Natural and man-made disasters have long been a theme in her work. Earlier series such as Natural Disasters (1988) and from Paradise work (1990–92) distilled the common visual language of disaster and beauty into a respective palette of graphic tropes and chromatic gestures. In Natural Disasters, Laing explored the iconography of disaster in a bid to examine the way we have witnessed and rendered our collective memories of the nation’s history. Her Paradise works offered a counterpoint to these concerns, mapping the signifiers of beauty and desire reflected in the promise of everyday consumerism. The later series, one dozen unnatural disasters in the Australian landscape (2003), brought these concerns closer together. In this work, Laing knowingly exploited the picturesque ‘beauty’ of the Australian landscape. Allowing it to travel in close proximity to disaster, she explored the complexities of cultural belonging in terms of Australia’s colonial past and the country’s vision of national identity. In effect, each of these series called attention to the gestural economy of populist images—the way they perform and circulate in conversation with history.
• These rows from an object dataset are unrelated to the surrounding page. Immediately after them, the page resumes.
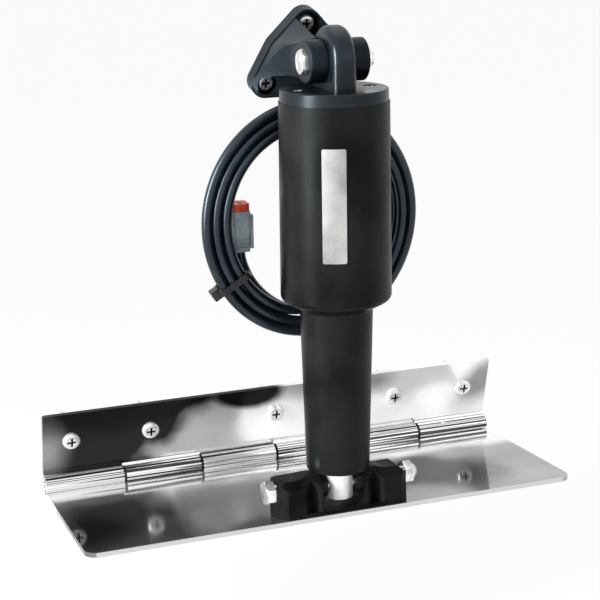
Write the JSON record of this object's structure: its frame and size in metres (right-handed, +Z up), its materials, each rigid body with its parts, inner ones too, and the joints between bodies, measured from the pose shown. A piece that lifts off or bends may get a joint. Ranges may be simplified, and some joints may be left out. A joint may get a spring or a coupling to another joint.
{
  "type": "boat trim tab",
  "caption": "Boat trim tab: a stainless hinged blade driven by an electric linear actuator on pivoting brackets, with a coiled supply cable and plug.",
  "frame": {"origin": "middle of the transom plate's back face, on the line of its screws", "axes": "+X along the hinge, +Y towards the boat, +Z up with the blade level; the transom plane leans 16.5 degrees, its lower edge nearer the boat"},
  "size_m": [0.3048, 0.1814, 0.2954],
  "materials": {
    "stainless_sheet": "polished stainless sheet",
    "screw_steel": "bright pan heads",
    "bolt_steel": "bright turned stainless",
    "ram_steel": "polished rod",
    "bracket_plastic": "matte black moulding",
    "bracket_plastic_blue": "satin black moulding",
    "housing_plastic": "fine matte black moulding",
    "cap_plastic": "satin black moulding",
    "white_plastic": "natural bearing plastic",
    "bronze": "turned bronze",
    "seal_rubber": "smooth rubber",
    "motor_steel": "plated can",
    "gearbox_metal": "die cast",
    "plate_silver": "bare satin foil",
    "cable_rubber": "smooth cable jacket",
    "tie_plastic": "nylon",
    "connector_grey": "moulded grey",
    "connector_orange": "moulded orange red"
  },
  "bodies": {
    "transom_leaf": {"transom_plate": "stainless_sheet", "transom_screws": "screw_steel", "hinge_pin": "bolt_steel"},
    "tab": {"tab_blade": "stainless_sheet", "lower_bracket": "bracket_plastic", "lower_bracket_screws": "screw_steel", "lower_pivot_bolt": "bolt_steel", "lower_pivot_nut": "bolt_steel", "lower_pivot_spacers": "white_plastic"},
    "ram": {"ram": "ram_steel", "ram_eye_bush": "bronze", "drive_nut": "bronze"},
    "actuator": {"actuator_housing": "housing_plastic", "top_cap": "cap_plastic", "cap_screws": "screw_steel", "cap_seal": "seal_rubber", "upper_eye_bush": "bronze", "name_plate": "plate_silver", "motor": "motor_steel", "gearbox": "gearbox_metal", "motor_cushion": "seal_rubber", "thrust_bearing": "bolt_steel", "guide_bush": "white_plastic", "wiper_seal": "seal_rubber", "cable_gland": "housing_plastic", "power_cable": "cable_rubber", "cable_coil": "cable_rubber", "cable_tail": "cable_rubber", "cable_tie": "tie_plastic", "connector_body": "connector_grey", "connector_wedge": "connector_orange", "connector_latch": "connector_grey"},
    "drive_screw": {"drive_screw": "bolt_steel", "screw_coupling": "gearbox_metal"},
    "upper_mount": {"upper_bracket": "bracket_plastic_blue", "upper_bracket_screws": "screw_steel", "upper_pivot_bolt": "bolt_steel", "upper_pivot_nut": "bolt_steel"}
  },
  "joints": [
    {"name": "tab_hinge", "type": "hinge", "parent": "transom_leaf", "child": "tab", "pos_m": [0, 0.00255, -0.02949], "axis": [1, 0, 0], "range_deg": [0, 30.5]},
    {"name": "ram_pivot", "type": "hinge", "parent": "tab", "child": "ram", "pos_m": [0.003, -0.10544, -0.01831], "axis": [1, 0, 0], "range_deg": [-29.54, 0]},
    {"name": "ram_slide", "type": "slide", "parent": "ram", "child": "actuator", "axis": [0, -0.0708, 0.9975], "range_m": [0, 0.05694]},
    {"name": "screw_spin", "type": "hinge", "parent": "actuator", "child": "drive_screw", "pos_m": [0.003, -0.1139, 0.10074], "axis": [0, -0.0708, 0.9975], "range_deg": [0, 4100]},
    {"name": "upper_pivot", "type": "hinge", "parent": "actuator", "child": "upper_mount", "pos_m": [0.003, -0.12307, 0.22992], "axis": [1, 0, 0], "range_deg": [-1, 0]}
  ],
  "couplings": [
    {"joint": "ram_pivot", "follows": "tab_hinge", "ratio": -0.9677},
    {"joint": "ram_slide", "follows": "tab_hinge", "m_per_rad": 0.10693},
    {"joint": "screw_spin", "follows": "tab_hinge", "ratio": 134.37},
    {"joint": "upper_pivot", "follows": "tab_hinge", "ratio": -0.0323}
  ]
}
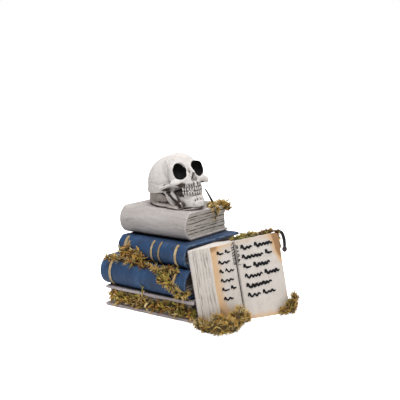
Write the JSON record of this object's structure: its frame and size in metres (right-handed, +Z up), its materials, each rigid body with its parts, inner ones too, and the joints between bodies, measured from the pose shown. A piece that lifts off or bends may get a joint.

a dozen useless actions speculates, expectably for Laing’s work, on broader cultural predicaments. Navigating the terrain of beauty in the wake of disaster, they extend their explorations of interiority towards the pathology of photography as it relates to the public sphere. Susan Sontag has said, “Beauty is part of the history of idealising, which is itself part of the history of consolation”.2 In Laing’s current work, the consolation of beauty is built on the ruins of idealism. To seek solace in these images is like searching for the sheen of perfection in a polish of excrement spoken of at the beginning

Tanya Peterson 2009
1 Rosemary Laing, unpublished studio notes (1991), unpaginated.
2 Susan Sontag, “An Argument About Beauty” in Dilonardo, P. & Jump,
A. (eds.), At the Same Time (London: Hamish Hamilton, 2007), 12.